For businesses and media teams, video stream processing increases the value of video content. It enables personalization, clipping, analytics, quality monitoring, monetization, and reuse across different platforms. Without it, video delivery would be less efficient, less flexible, and harder to scale.

Pros and Cons of Video Stream Processing

Video stream processing makes video delivery more efficient and flexible, but it also adds technical and operational complexity. The right processing workflow depends on latency requirements, quality goals, infrastructure, content type, and audience size.

Pros

  • Better playback compatibility: Processing prepares streams for different devices, browsers, platforms, and network conditions.
  • Improved delivery efficiency: Encoding, compression, and adaptive bitrate workflows reduce bandwidth usage while maintaining acceptable quality.
  • Support for live workflows: Real-time processing enables live events, video conferencing, broadcasts, and interactive streaming experiences.
  • Enhanced accessibility: Captions, transcripts, translations, and metadata can be added during or after processing.
  • Greater content value: Processed streams can support analytics, clipping, moderation, monetization, and reuse across channels.

Cons

  • Infrastructure complexity: Stream processing requires coordination between encoders, transcoders, packagers, origins, CDNs, and players.
  • Latency tradeoffs: More processing steps can increase delay, especially in live or interactive streaming workflows.
  • Higher compute costs: Encoding, transcoding, analysis, and enhancement can require significant CPU, GPU, or cloud resources.
  • Quality risks: Poor encoding settings, repeated transcoding, or aggressive compression can introduce artifacts and reduce visual quality.
  • Operational monitoring needs: Live processing pipelines need monitoring, failover, error handling, and quality checks to prevent playback issues.

Final Words

Video stream processing is the set of techniques used to transform, optimize, analyze, and deliver video while it moves through a streaming pipeline. It includes encoding, transcoding, packaging, segmentation, enhancement, captioning, and content analysis.

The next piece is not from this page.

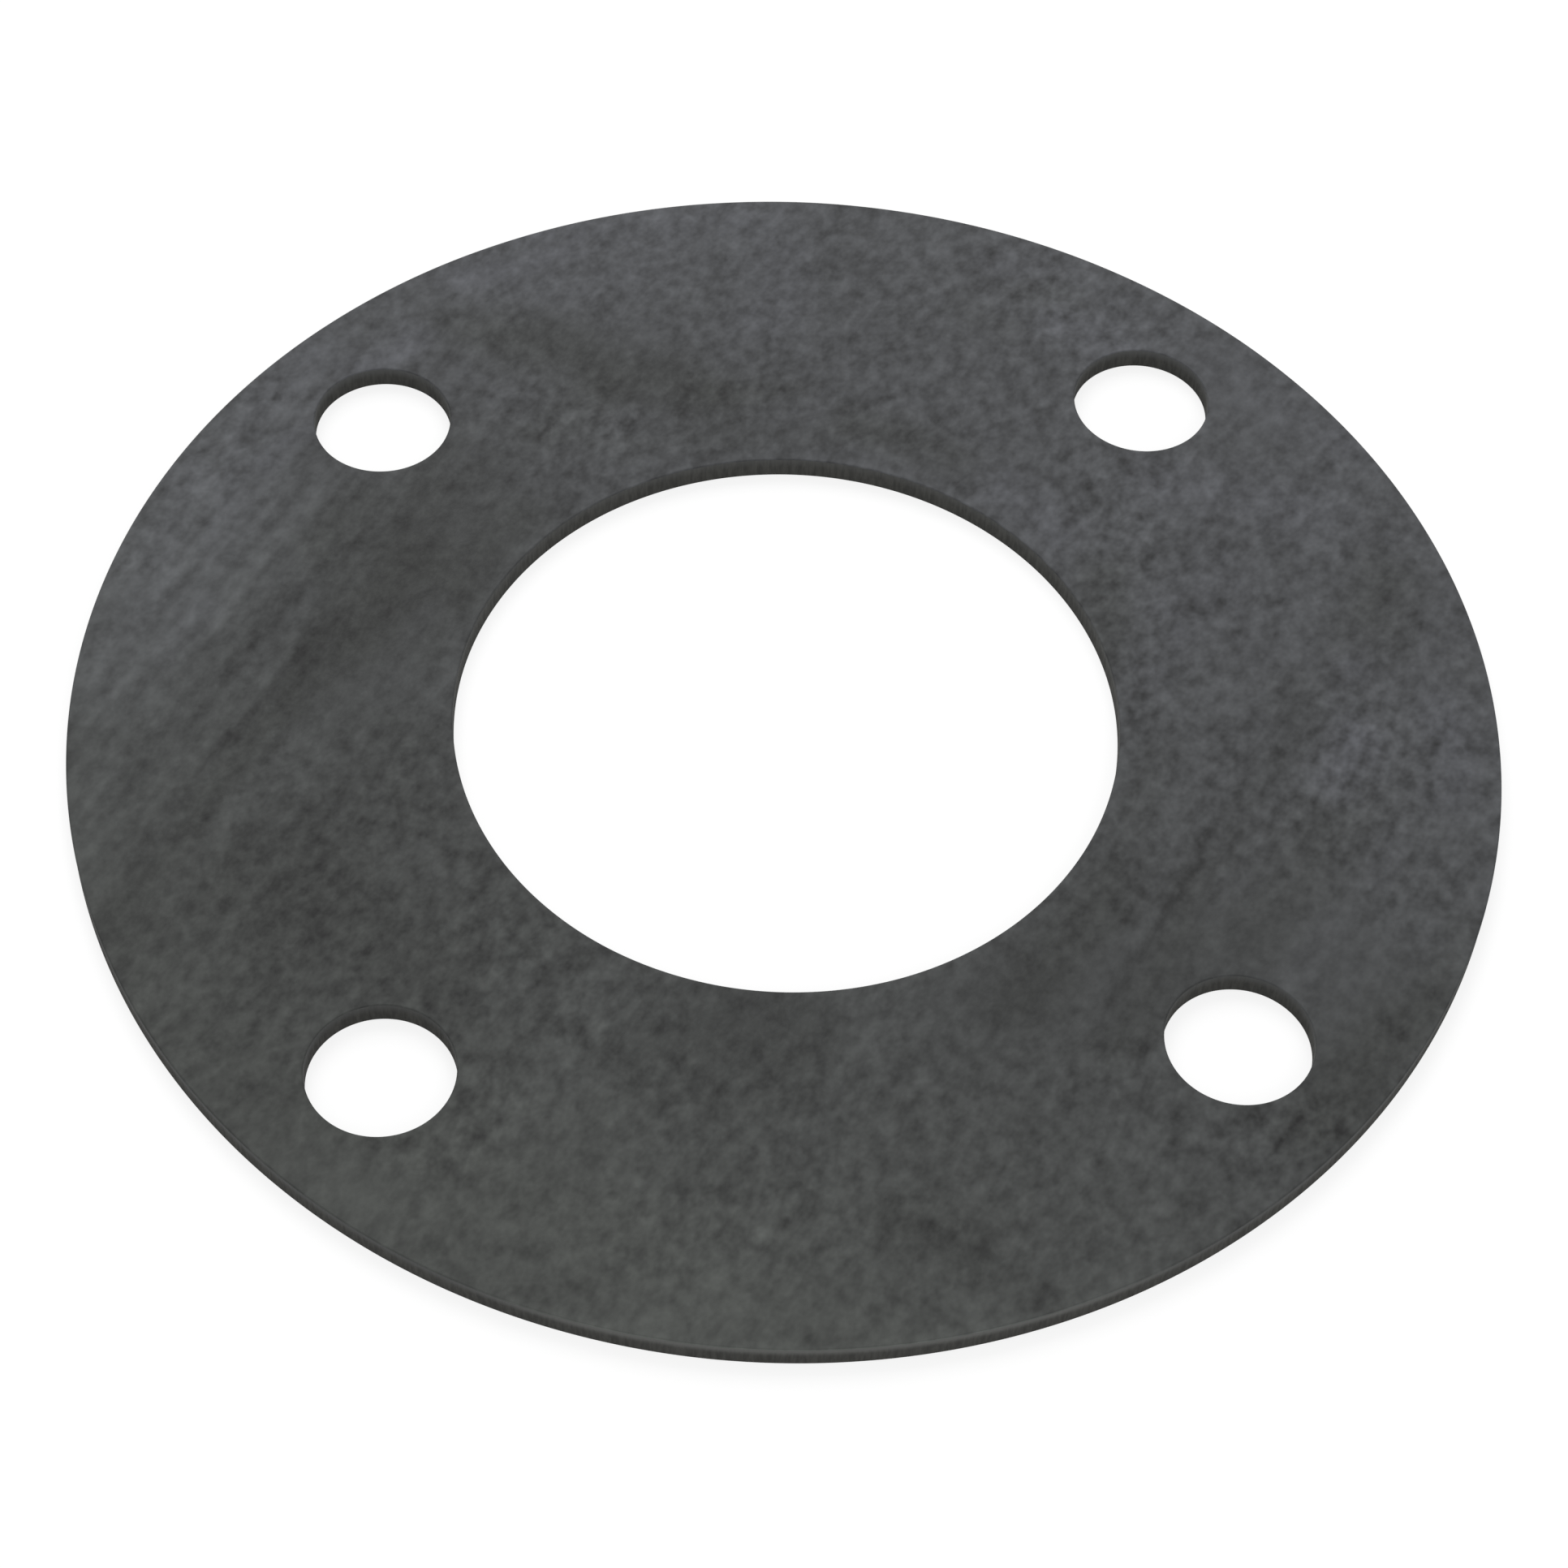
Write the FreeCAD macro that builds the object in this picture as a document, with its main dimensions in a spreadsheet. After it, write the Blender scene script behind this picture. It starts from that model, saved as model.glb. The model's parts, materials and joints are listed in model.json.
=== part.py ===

For modern video workflows, stream processing is essential. It helps deliver video across devices and networks, supports live and on-demand experiences, improves accessibility, and makes video easier to scale. While it introduces cost and complexity, a well-managed processing pipeline improves playback reliability, content quality, and the overall viewing experience.

QUICK TIPS
Tali Rosman
Cloudinary Logo

In my experience, here are tips that can help you better design and manage video stream processing workflows:

  1. Design around the weakest segment, not the average one
    Most teams tune for average bandwidth and typical playback conditions. In production, the stream usually fails at edge cases: hotel Wi-Fi, mobile handoffs, congested last-mile networks, older smart TVs, or overloaded browsers. Test your ladders and player behavior against those weak links.
  2. Avoid “codec-first” decision-making
    Newer codecs can look attractive, but decoding support, device heat, battery drain, and startup time often matter more than compression gains. For large audiences, choose codec mixes based on real device telemetry, not benchmark charts.
  3. Keep a mezzanine-quality source in the live chain when possible
    If your live pipeline allows it, preserve a high-quality contribution feed before aggressive compression. It gives you better downstream clipping, replay, VOD generation, archive quality, and future reprocessing options.
  4. Treat audio as a first-class stream
    Viewers will tolerate imperfect video longer than bad audio. Monitor loudness, clipping, sync drift, silence, channel mapping, and speech intelligibility separately from video health. Many “video” complaints are actually audio pipeline failures.
  5. Use content-aware encoding profiles
    Sports, gaming, talking heads, concerts, animation, and screen sharing need different encoding behavior. A single bitrate ladder may waste bandwidth on simple content and under-serve complex motion. Segment-level or title-aware decisions can produce major quality gains.